Hoe moeten ontwikkelingen buiten de centra gestimuleerd worden?

Richard Kofi

‘Dat begint met het verleggen van onze blik in de cultuursector. We moeten kijken naar wat er in de marge al gaande is en ontwikkelingen daar faciliteren. Uiteindelijk gaat ook dit over de vraag wie de toekomst van de stad mag vormgeven. Daarom moet een nieuw platform misschien in Zuidoost komen te staan, niet in het centrum van Amsterdam. Om talent te spotten moeten we groter durven te denken en vooral ook verder durven te kijken. We zijn soms zo bezig met wat hier gebeurt, dat we vergeten dat mensen elders oplossingen hebben voor problemen waar wij ook mee kampen.’ 

Jorne Vriens

Waarvan zouden we dan kunnen leren?

Richard Kofi

‘Rotterdam, Brussel of Parijs zijn wat dynamiek betreft niet heel veel anders dan de Nederlandse steden, toch vindt er weinig uitwisseling plaats. Er zouden meer allianties moeten komen. Simone Zeefuik organiseert bijvoorbeeld debatavonden in het Bijlmer Parktheater met Brits-Nigeriaanse schrijvers, omdat ze weet dat we veel van hen kunnen leren, ook waar het de specifieke omstandigheden in Zuidoost betreft.’ 

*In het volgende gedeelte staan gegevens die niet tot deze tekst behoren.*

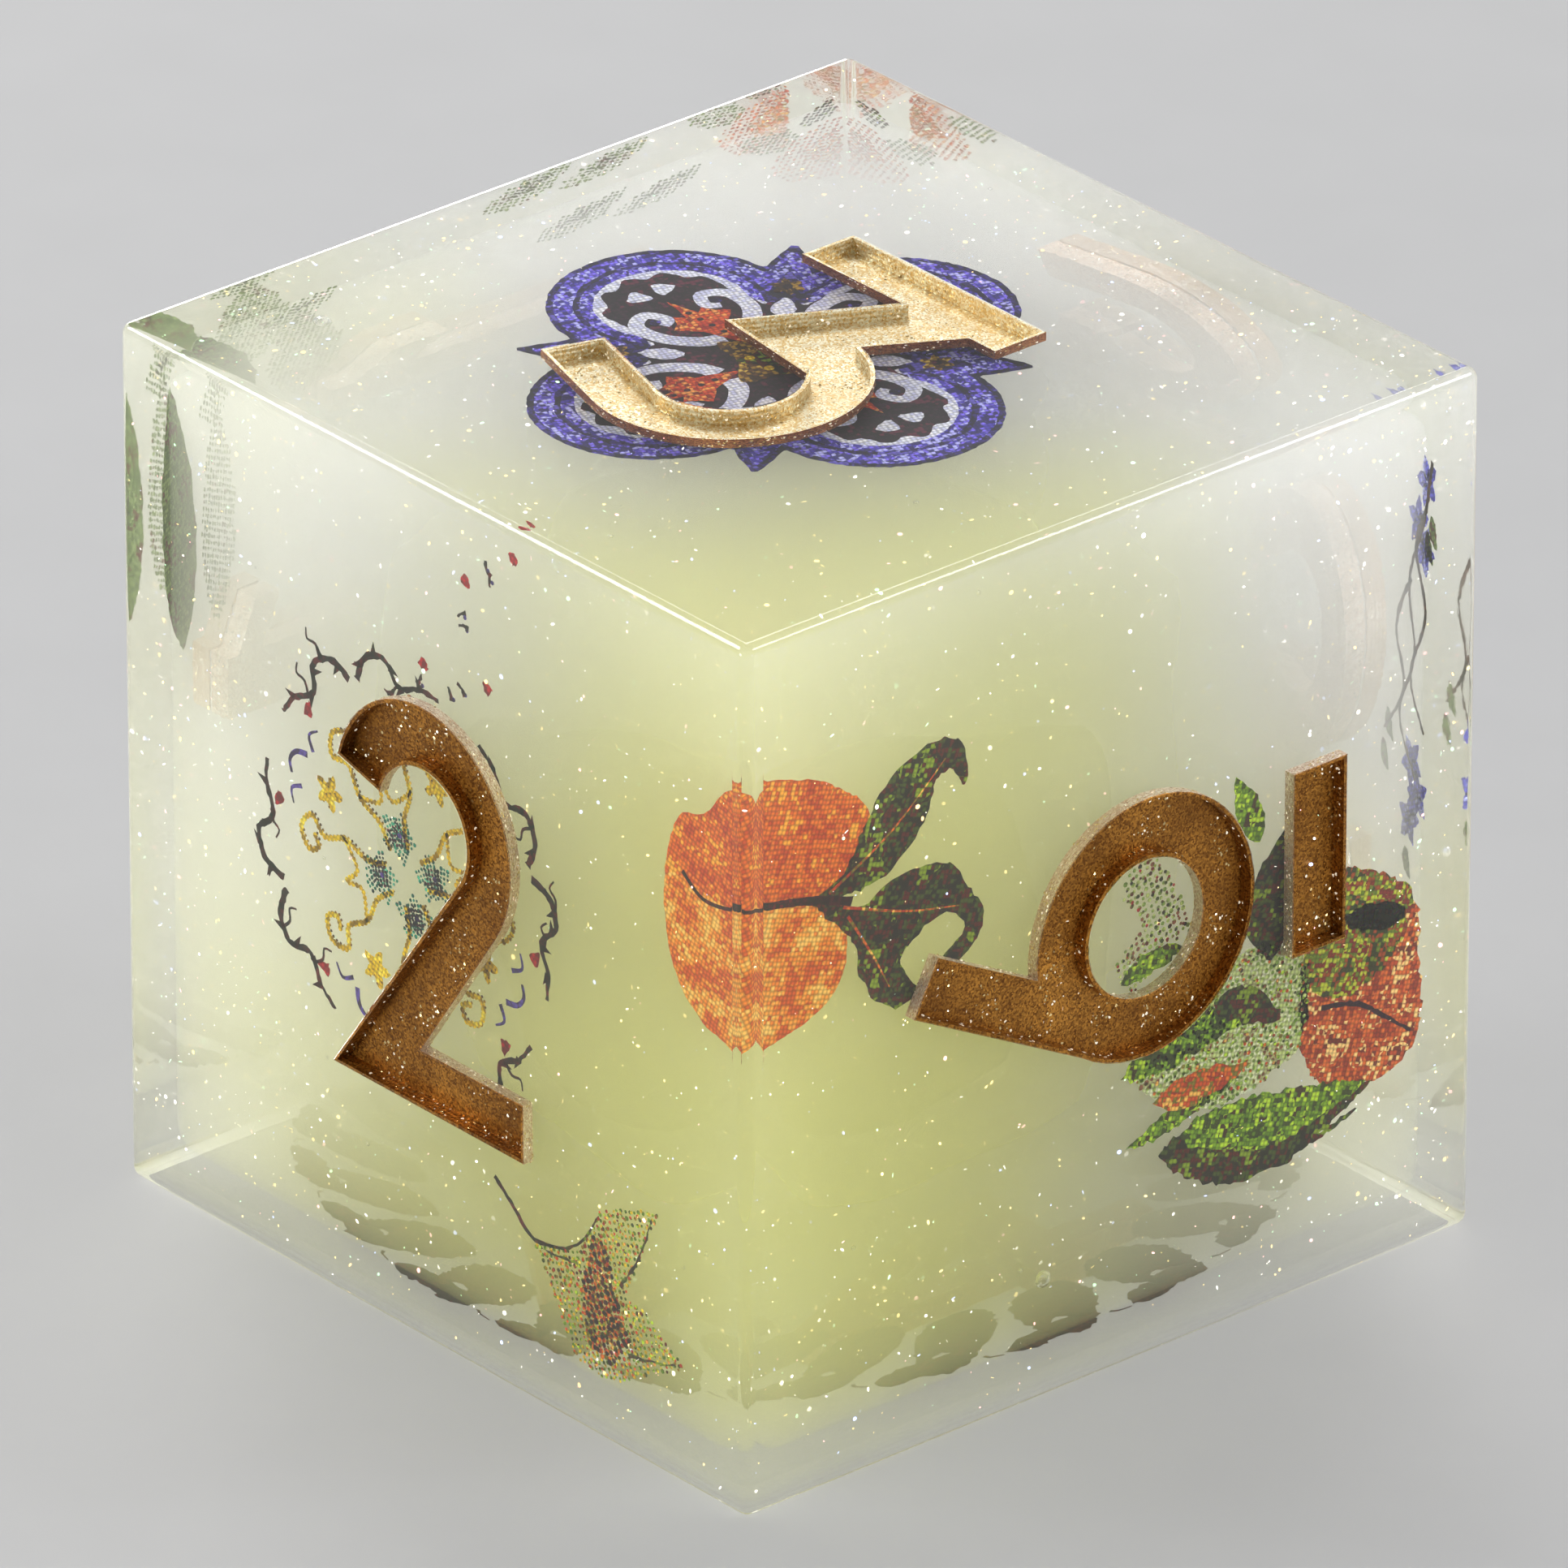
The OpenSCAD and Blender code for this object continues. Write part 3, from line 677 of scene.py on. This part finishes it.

Richard Kofi, 'Dear Daughter', 2018

Richard Kofi, geen titel, 2020

Jorne Vriens

Jij gaat vooral het leven buiten de Amsterdamse Ring vastleggen. Hoe ga je de komende maanden te werk?

Richard Kofi

‘Vanuit mijn residency bij Thami Mnyele in Oud-West ga ik gemeenschappen in deze stadsdelen bezoeken. Ik wil naar plekken gaan waar mensen samenkomen, zoals barbershops waar geknipt en gepraat wordt. En ik wil met mensen die de omgeving kennen in gesprek. Met Massih Hutak wil ik bijvoorbeeld praten over wat hij ziet gebeuren in Noord. Ik ga bij Prospect 11 en Lola Bae in Zuidoost langs om te kijken hoe sommige gemeenschappen al formeel zijn georganiseerd en een thuis hebben gevonden. Maar ik wil ook bij de groenteboer langs, om te zien hoe het personeel in staat is om een hele buurt te bedienen.’

Jorne Vriens

Hoe gaan de mensen uit de stadsdelen die je noemt jouw tekeningen zien?

Richard Kofi

‘Ze komen als alles volgens plan gaat daar ook te hangen als posters in de openbare ruimte. Ik teken dus niet alleen om het Stadsarchief te voorzien van documentatie, maar ook voor de gemeenschappen die de inspiratie vormen voor mijn tekeningen.’